Events / Faculty Research Seminar: Delphine Dahan

Faculty Research Seminar: Delphine Dahan

June 17, 2021
12:00 PM - 1:00 PM

online offering

Delphine Dahan
Department of Psychology
UPenn

 

Click here to join!   This seminar will not be recorded.

 

The role of uncertainty during reference making

 

People use language to accomplish things together. To succeed, they must continuously coordinate their actions, including what the speaker means when producing their utterance and what their addressee takes them to mean. Coordination is a complex process because there is no systematic relationship between an utterance and what the speaker means by it. How do speakers choose to formulate their intention and how do their addressees succeed in reaching the same construal?

 

Much of the research on the coordination problem has concerned referential communication. In order to make a definite reference, a speaker must choose an expression that maximizes the probability that their addressee will identify the entity the speaker refers to, but success is not guaranteed.
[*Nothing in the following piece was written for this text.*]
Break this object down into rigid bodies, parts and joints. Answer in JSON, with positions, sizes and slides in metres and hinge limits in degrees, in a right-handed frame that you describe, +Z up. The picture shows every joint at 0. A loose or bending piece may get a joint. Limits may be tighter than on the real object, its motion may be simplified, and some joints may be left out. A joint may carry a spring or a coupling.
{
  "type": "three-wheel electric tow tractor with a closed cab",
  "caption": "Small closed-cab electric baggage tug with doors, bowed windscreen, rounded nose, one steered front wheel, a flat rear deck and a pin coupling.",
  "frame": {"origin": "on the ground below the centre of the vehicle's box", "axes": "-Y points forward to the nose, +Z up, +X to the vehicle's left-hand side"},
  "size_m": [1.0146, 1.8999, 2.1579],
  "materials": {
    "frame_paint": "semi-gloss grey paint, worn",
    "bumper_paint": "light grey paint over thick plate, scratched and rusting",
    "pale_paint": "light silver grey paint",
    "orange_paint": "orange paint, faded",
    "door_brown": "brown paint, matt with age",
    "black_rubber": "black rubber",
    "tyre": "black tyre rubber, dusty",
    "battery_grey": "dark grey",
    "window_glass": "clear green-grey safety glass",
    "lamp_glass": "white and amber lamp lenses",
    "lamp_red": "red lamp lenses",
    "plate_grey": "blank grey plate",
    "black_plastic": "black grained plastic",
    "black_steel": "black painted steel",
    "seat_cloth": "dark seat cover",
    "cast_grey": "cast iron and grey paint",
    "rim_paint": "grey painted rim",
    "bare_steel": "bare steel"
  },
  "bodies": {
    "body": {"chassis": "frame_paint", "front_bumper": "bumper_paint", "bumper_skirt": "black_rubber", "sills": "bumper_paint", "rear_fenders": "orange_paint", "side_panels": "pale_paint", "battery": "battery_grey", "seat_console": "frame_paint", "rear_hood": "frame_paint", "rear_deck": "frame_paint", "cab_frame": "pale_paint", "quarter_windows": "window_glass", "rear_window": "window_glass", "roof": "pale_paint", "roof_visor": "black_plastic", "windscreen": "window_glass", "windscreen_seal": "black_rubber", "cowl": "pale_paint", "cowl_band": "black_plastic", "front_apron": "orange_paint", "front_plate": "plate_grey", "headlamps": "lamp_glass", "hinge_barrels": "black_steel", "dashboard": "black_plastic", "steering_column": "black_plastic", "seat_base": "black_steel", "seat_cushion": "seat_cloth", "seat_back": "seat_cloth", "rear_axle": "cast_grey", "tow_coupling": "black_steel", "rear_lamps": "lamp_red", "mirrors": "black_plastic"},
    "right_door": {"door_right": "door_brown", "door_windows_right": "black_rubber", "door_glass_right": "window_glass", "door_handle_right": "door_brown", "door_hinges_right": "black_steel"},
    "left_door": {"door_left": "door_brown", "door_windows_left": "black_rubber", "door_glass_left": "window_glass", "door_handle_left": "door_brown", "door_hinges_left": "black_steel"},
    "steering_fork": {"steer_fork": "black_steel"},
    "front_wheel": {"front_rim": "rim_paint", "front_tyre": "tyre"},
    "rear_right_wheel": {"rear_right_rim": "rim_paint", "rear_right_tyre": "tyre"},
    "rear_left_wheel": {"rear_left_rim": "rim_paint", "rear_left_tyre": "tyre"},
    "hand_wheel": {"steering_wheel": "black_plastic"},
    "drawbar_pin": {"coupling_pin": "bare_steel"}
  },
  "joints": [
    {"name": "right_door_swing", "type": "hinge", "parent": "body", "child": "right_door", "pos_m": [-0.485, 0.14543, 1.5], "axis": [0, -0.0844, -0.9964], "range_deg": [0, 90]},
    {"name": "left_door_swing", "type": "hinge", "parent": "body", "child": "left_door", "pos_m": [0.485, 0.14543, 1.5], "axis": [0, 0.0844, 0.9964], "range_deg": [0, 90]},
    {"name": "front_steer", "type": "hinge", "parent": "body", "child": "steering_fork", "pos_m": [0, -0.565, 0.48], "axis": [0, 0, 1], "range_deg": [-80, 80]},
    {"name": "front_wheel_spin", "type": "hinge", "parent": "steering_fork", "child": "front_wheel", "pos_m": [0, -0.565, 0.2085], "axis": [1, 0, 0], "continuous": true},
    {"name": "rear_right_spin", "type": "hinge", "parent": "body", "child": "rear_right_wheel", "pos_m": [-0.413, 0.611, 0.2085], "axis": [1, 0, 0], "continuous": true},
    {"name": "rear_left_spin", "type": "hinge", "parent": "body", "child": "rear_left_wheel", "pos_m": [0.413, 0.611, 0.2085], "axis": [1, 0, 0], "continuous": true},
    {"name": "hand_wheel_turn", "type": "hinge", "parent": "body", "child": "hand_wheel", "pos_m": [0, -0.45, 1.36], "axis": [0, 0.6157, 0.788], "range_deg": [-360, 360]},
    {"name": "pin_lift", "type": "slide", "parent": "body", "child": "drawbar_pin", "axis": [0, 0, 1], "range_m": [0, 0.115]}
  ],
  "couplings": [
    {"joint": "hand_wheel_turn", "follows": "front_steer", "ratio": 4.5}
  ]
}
Here, I will argue that in unscripted conversations, partners can work together to successfully establish reference. In particular, a speaker can assess and (implicitly) signal their degree of confidence. Conveying uncertainty acts as a request for their addressee to display evidence of their understanding for the speaker to evaluate, which maximizes the chance of detecting misunderstanding. If, on the other hand, the speaker feels confident they will be understood, the process can be expedited, with the addressee merely asserting or presupposing understanding. Thus, conversational partners may expand more or less effort in establishing that they understood each other as a function of internal uncertainty. In my presentation, I will motivate this thesis and provide supporting evidence from analyses of unscripted conversations of individuals engaged in goal-oriented tasks.